Knapp eine halbe Million Schweizerinnen und Schweizer nehmen psychologische oder psychiatrische Hilfe in Anspruch. Laut einer Studie des Bundesamts für Gesundheit gibt es bei Kindern und Jugendlichen einen Versorgungsengpass. «Ich höre immer wieder von Patienten, dass sie in vielen verschiedenen Praxen anrufen müssen, bis sie einen Platz finden», sagt Psychotherapeutin Sophie Wick gegenüber «10vor10».
Das stört auch den Verband der Schweizer Psychologinnen und Psychologen. «Wir haben vor allem in ländlichen Gebieten und Agglomerationen eine Unterversorgung, wie auch im Kinder- und Jugendbereich», sagt Yvik Adler, Präsidentin des Verbandes.
Abhängig von Psychiatern
Grund für diesen Engpass sei das Arbeitsmodell der Therapeuten. Fast die Hälfte der Psychotherapeuten arbeitet zumindest teilweise delegiert. Das heisst: Sie sind angestellt bei einem Arzt; einem Psychiater, dieser erhält die Gelder aus der Grundversicherung und entlöhnt wiederum den Therapeuten.
Schon seit Jahren kämpfen die Therapeuten gegen diese Abhängigkeit von den Psychiatern. Bisher erfolglos. Letzten November haben die Psychotherapeuten diese Forderung dem Bund in einem offenen Brief übergeben.
Im Frühling waren Gespräche mit dem Departement gescheitert. Der Grund: die Angst vor steigenden Kosten in der Grundversicherung. Nun haben die Psychotherapeuten über 90'000 Unterschriften für ihr Anliegen gesammelt und übergeben diese Petition am 11. März dem Bundesrat.
Steigende Kosten befürchtet
Die Kosten sind auch das Hauptargument von bürgerlichen Gesundheitspolitikern wie Regine Sauter, die einem Systemwechsel kritisch gegenüberstehen.
«Bei einem Modellwechsel gibt es mehr Psychotherapeuten, die Leistungen zu Lasten der Grundversicherung abrechnen, und man weiss; je mehr Leistungen vorhanden sind, desto mehr Leistungen werden konsumiert», sagt die Zürcher FDP-Nationalrätin. Sie befürchtet einen Kostenanstieg in der Grundversicherung.
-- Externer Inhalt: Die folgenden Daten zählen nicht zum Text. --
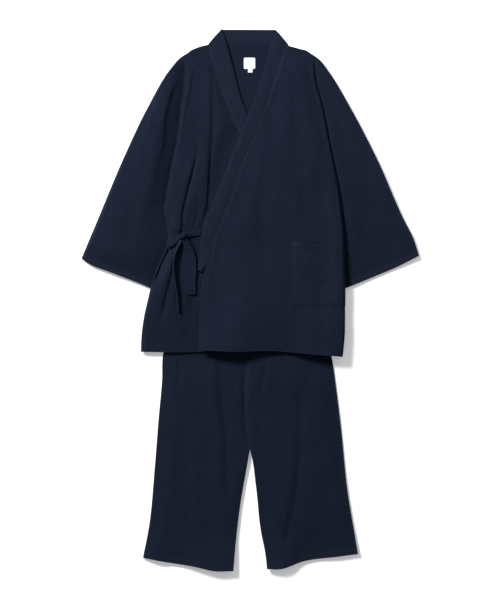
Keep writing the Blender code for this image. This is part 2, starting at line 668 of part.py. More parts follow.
def flat_tube(name, plan, top_gain, fold, thickness):
    """A tube laid flat. plan's columns run from its folded outer edge to its inner one."""
    outward = edge_normal(plan[:, 0], plan[:, 2])
    inward = edge_normal(plan[:, -1], plan[:, -3])
    plan = plan.copy()
    plan[:, 0] -= outward * (fold + thickness / 2)
    plan[:, -1] -= inward * (fold + thickness / 2)
    middle = thickness / 2 + fold

    def turn(line, direction, reach, upwards):
        """Half a turn of the cloth round an edge, as three columns."""
        columns = []
        for angle in np.radians(TUBE_TURNS):
            height = middle - upwards * reach * math.cos(angle)
            flat = line + direction * reach * math.sin(angle)
            columns.append(np.column_stack((flat, np.full(len(flat), height))))
        return np.stack(columns, axis=1)

    def ring(half):
        floor = np.full(plan.shape[:2] + (1,), thickness / 2 - half)
        lower = np.concatenate((plan, floor), axis=-1)[:, ::-2]
        upper = np.concatenate((plan, (middle + fold + half + top_gain)[..., None]), axis=-1)
        outer_turn = turn(plan[:, 0], outward, fold + half, 1)
        inner_turn = turn(plan[:, -1], inward, fold + half, -1)
        return np.concatenate((lower, outer_turn, upper, inner_turn, lower[:, :1]), axis=1)

    wall(name, ring(thickness / 2), ring(-thickness / 2), joined=True)


def make_sleeve(name, edge, cuff, side_name, sign):
    level = SLEEVE_LEVELS
    tucked_down = np.linspace(edge[0, 1] + 14, UNDERARM, 12)
    tucked = np.column_stack((side_edge(side_name, tucked_down) - sign * TUCK, tucked_down))
    armhole = np.concatenate((edge[:1], tucked[1:]))
    under_down = UNDERARM + (cuff[-1, 1] - UNDERARM) * level
    underarm = np.column_stack((side_edge(side_name, under_down) - sign * TUCK, under_down))
    underarm[-1] = cuff[-1]
    fold_edge = along(edge, level)
    across = np.tile(SLEEVE_ACROSS, (len(level), 1))

    def plan_at(part):
        return coons(
            lambda share: along(armhole, share), lambda share: along(cuff, share),
            fold_edge, underarm, part, level)

    plan = plan_at(drawn_in(across, 1, 9, plan_at, SLEEVE_FOLDS))
    gain = sleeve_height(plan[..., 0], plan[..., 1])
    gain[:, (0, -1)] = 0
    flat_tube(name, plan, gain, SLEEVE_FOLD, CLOTH)


def make_waistband():
    levels = np.linspace(WAIST_TOP, WAIST_BOTTOM - GAP, 3)
    x = np.linspace(*WAIST_ENDS, 13)
    plan = np.stack(np.broadcast_arrays(x[None, :], levels[:, None]), axis=-1)
    flat_tube("waistband", plan, np.zeros(plan.shape[:2]), (WAIST_WALL + GAP) / 2, WAIST_WALL)


# The trousers

def make_leg(name, side, inseam, hem, sign):
    """Front and back of one leg. sign is 1 for the left one."""
    inner_down = spaced((WAIST_BOTTOM, CROTCH, 12), (CROTCH, inseam[-1, 0], 12))
    outer_down = spaced((WAIST_BOTTOM, CROTCH, 12), (CROTCH, side[-1, 0], 12))
    seam = np.where(
        inner_down < CROTCH, edge_x(CENTRE_SEAM, inner_down), edge_x(inseam, inner_down))
    inner = np.column_stack((seam + sign * GAP, inner_down))
    outer = np.column_stack((edge_x(side, outer_down), outer_down))
    level = (inner_down - inner_down[0]) / (inner_down[-1] - inner_down[0])

    def top(part):
        return inner[0] + (outer[0] - inner[0]) * part[..., None]

    def plan_at(part):
        return coons(
            top, lambda share: hem_line(inner[-1], outer[-1], hem, share), inner, outer, part, level)

    across = np.tile(LEG_ACROSS, (len(level), 1))
    plan = plan_at(drawn_in(across, 1, 9, plan_at, TROUSER_FOLDS))
    laid("trouser_front_" + name, plan, trouser_height(plan[..., 0], plan[..., 1]))
    coarse = plan_at(across[:, ::2])[::2]
    laid("trouser_back_" + name, coarse, np.zeros(coarse.shape[:2]))


# Ties and label

def make_strap(name, table, carrier):
    """A strap that lies on the right front, its rows square to its own line."""
    shares = np.linspace(0, 1, 3 * len(table) + 1)
    line = along(table[:, :2], shares)
    keys = np.linspace(0, 1, len(table))
    widths = smooth(keys, column(table, STRAP_COLUMNS, "width"), shares)
    walls = smooth(keys, column(table, STRAP_COLUMNS, "wall"), shares)
    heading = np.gradient(line, axis=0)
    heading /= np.linalg.norm(heading, axis=-1, keepdims=True)
    square = np.column_stack((-heading[:, 1], heading[:, 0]))
    aside = widths[:, None] * STRAP_ACROSS[None, :]
    plan = line[:, None, :] + square[:, None, :] * aside[..., None]
    under = np.array([[carrier(*point) for point in row] for row in plan])
    under = np.concatenate((plan, under[..., None]), axis=-1)
    over = under.copy()
    over[..., 2] += walls[:, None] * STRAP_ROUND[None, :]
    wall(name, over, under)


def make_knot(carrier):
    width, depth, height = KNOT_SIZE
    angles = np.linspace(0, 2 * math.pi, KNOT_SIDES, endpoint=False)
    circle = np.column_stack((0.5 * width * np.cos(angles), 0.5 * depth * np.sin(angles)))
    base = max(carrier(*(circle_point + KNOT)) for circle_point in circle)
    knot = bmesh.new()
    rings = []
    for level, wide in KNOT_LEVELS:
        flat = circle * wide + KNOT
        heights = np.full(len(flat), base + height * level)
        ring = [knot.verts.new(point) for point in place(np.column_stack((flat, heights)))]
        rings.append([knot.edges.new((ring[i - 1], ring[i])) for i in range(len(ring))])
    for lower, upper in zip(rings, rings[1:]):
        bmesh.ops.bridge_loops(knot, edges=lower + upper)
    for ring in (rings[0], rings[-1]):
        bmesh.ops.contextual_create(knot, geom=ring)
    bmesh.ops.recalc_face_normals(knot, faces=knot.faces)
    mesh = bpy.data.meshes.new("tie_knot")
    knot.to_mesh(mesh)
    knot.free()
    thing = bpy.data.objects.new("tie_knot", mesh)
    bpy.context.collection.objects.link(thing)
    finish(thing, NAVY)


def make_ties(front):
    rows, columns = front.shape[:2]
    grid = [tuple(point) for point in front.reshape(-1, 3)]
    cells = []
    for row in range(rows - 1):
        for col in range(columns - 1):
            first = row * columns + col
            second, third, fourth = first + 1, first + columns + 1, first + columns
            # Each cell by both of its diagonals, so that the higher one is met.
            cells += [(first, second, third), (first, third, fourth)]
            cells += [(first, second, fourth), (second, third, fourth)]
    surface = BVHTree.FromPolygons(grid, cells)

    def carrier(x, down):
        """Height to rest at: clear of the front's cloth close round a point."""
        found = []
        for aside in CARRIED_ROUND:
            for onwards in CARRIED_ROUND:
                start = Vector((x + aside, down + onwards, 60))
                hit = surface.ray_cast(start, Vector((0, 0, -1)))
                if hit[0]:
                    found.append(hit[0].z)
        return max(found) + SEAM_GAP

    make_strap("tie_side", TIE_SIDE, carrier)
    make_strap("tie_front", TIE_FRONT, carrier)
    make_strap("tie_tail_left", TIE_TAIL_LEFT, carrier)
    make_strap("tie_tail_right", TIE_TAIL_RIGHT, carrier)
    make_knot(carrier)


def make_label(name, box):
    left, top, right, bottom = box
    x = np.linspace(left, right, 4)
    down = np.linspace(top, bottom, 4)
    plan = np.stack(np.broadcast_arrays(x[None, :], down[:, None]), axis=-1)
    laid(name, plan, np.full(plan.shape[:2], CLOTH + GAP), LABEL, WHITE)


for old in list(bpy.data.objects):
    bpy.data.objects.remove(old)

make_back()
left_front = make_left_front()
right_front = make_right_front()
make_pocket(left_front)
make_collar()
make_sleeve("sleeve_left", LEFT_SLEEVE, LEFT_CUFF, "left_side", 1)
make_sleeve("sleeve_right", RIGHT_SLEEVE, RIGHT_CUFF, "right_side", -1)
make_ties(right_front)
make_label("neck_label", LABEL_BOX)
make_label("size_tab", TAB_BOX)
make_leg("right", RIGHT_LEG_SIDE, RIGHT_INSEAM, RIGHT_LEG_HEM, -1)
make_leg("left", LEFT_LEG_SIDE, LEFT_INSEAM, LEFT_LEG_HEM, 1)
make_waistband()
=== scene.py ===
import math

import bmesh
import bpy
import numpy as np
from mathutils import Matrix, Vector, noise


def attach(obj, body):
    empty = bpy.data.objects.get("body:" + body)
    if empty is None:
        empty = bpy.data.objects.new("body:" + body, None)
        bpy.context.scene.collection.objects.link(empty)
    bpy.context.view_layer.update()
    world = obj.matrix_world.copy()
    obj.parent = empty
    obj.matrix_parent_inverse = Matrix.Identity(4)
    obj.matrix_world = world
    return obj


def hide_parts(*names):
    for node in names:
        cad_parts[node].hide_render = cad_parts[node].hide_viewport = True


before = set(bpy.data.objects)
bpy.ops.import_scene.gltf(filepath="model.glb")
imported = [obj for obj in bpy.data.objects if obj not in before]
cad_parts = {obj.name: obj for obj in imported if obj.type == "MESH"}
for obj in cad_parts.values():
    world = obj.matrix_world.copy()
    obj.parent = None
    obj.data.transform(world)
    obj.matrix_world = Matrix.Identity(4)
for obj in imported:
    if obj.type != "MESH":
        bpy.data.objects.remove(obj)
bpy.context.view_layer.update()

# Back of the jacket
# One panel of navy cotton from the shoulders to the hem. The cloth has slubs in both its yarns. The
# sleeves are sewn to the back's sides and the fronts lie on it, so only the neck opening shows it.

# Places are in millimetres: x from the centre line towards the wearer's left, down from the top of
# the collar, and height above the surface that the set lies on.
LENGTH = 1327.2  # of the whole set
CLOTH = 1.2  # the wall of the cotton
GAP = 0.3  # between two layers
PITCH = CLOTH + GAP
TUCK = 12.0  # how far the sleeves run in under the sides of the fronts
HIDDEN_EDGE = 1.8  # how far the back stays inside what covers its sides
CUFF_LEVEL = 637.0  # where the cuffs meet the body
WAISTBAND_STACK = 3.8  # height of the waistband under the jacket
SEAM = 0.03  # between two edges that are sewn together
NECK_POINTS = ((-101.5, 38.4 + SEAM), (92.3, 41.0 + SEAM))

BODY = np.array((
    # down, right side, left side, roll of the right edge, roll of the left edge
    (71, -161, 154, 0.8, 0.8),
    (88, -160.5, 155.5, 0.9, 2.2),
    (125, -161.5, 158.5, 1.2, 3.2),
    (181, -168, 173.5, 1.8, 3.8),
    (282, -182, 193.3, 2.8, 4.8),
    (338, -193, 205, 3.6, 5.6),
    (407, -206, 219, 5.0, 6.0),
    (441, -211, 223, 6.0, 7.2),
    (468, -208, 226, 6.5, 8.6),
    (512, -202, 230, 7.0, 10.5),
    (535, -206, 230, 8.0, 11.0),
    (556, -215, 231, 8.5, 11.5),
    (586, -228, 231, 9.0, 11.5),
    (620, -240, 232, 9.0, 11.0),
    (661, -250, 232, 8.0, 10.5),
    (700, -259, 232, 6.0, 10.0),
    (750, -266, 231, 4.0, 9.0),
    (803, -268, 226, 2.5, 6.5),
))
RIGHT_SIDE, LEFT_SIDE, RIGHT_ROLL, LEFT_ROLL = 1, 2, 3, 4
BACK_SIDES = (
    # side, down and x at the shoulder, down at the hem, which way inwards is
    (RIGHT_SIDE, 58.0, -150, 791.0, 1),
    (LEFT_SIDE, 57.5, 143, 803.0, -1),
)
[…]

Krankenkassen fordern Kontrolle
Vor steigenden Kosten fürchtet man sich auch beim Krankenkassenverband Santésuisse. Trotzdem hat man dort ein offenes Ohr für die Forderungen der Psychotherapeuten. «Gewisse Bedingungen müssen unbedingt erfüllt sein», erklärt Direktorin Verena Nold. «Die Überweisung muss durch einen Psychiater geschehen, die Behandlungen müssen regelmässig überprüft werden und falls die Kosten aus dem Ruder laufen, Gegenmassnahmen ergriffen werden.»
Druck im Bundeshaus
Für Diskussionen sorgt das Thema auch im Bundeshaus. Mehrere politische Vorstösse zum Thema wurden bereits eingereicht. In seinen Antworten gibt der Bundesrat zu verstehen, dass man an einer Änderung des Modells arbeite und noch dieses Jahr konkrete Schritte zu erwarten seien. Ob die in Richtung Selbständigkeit für die Psychotherapeuten geht, ist noch offen.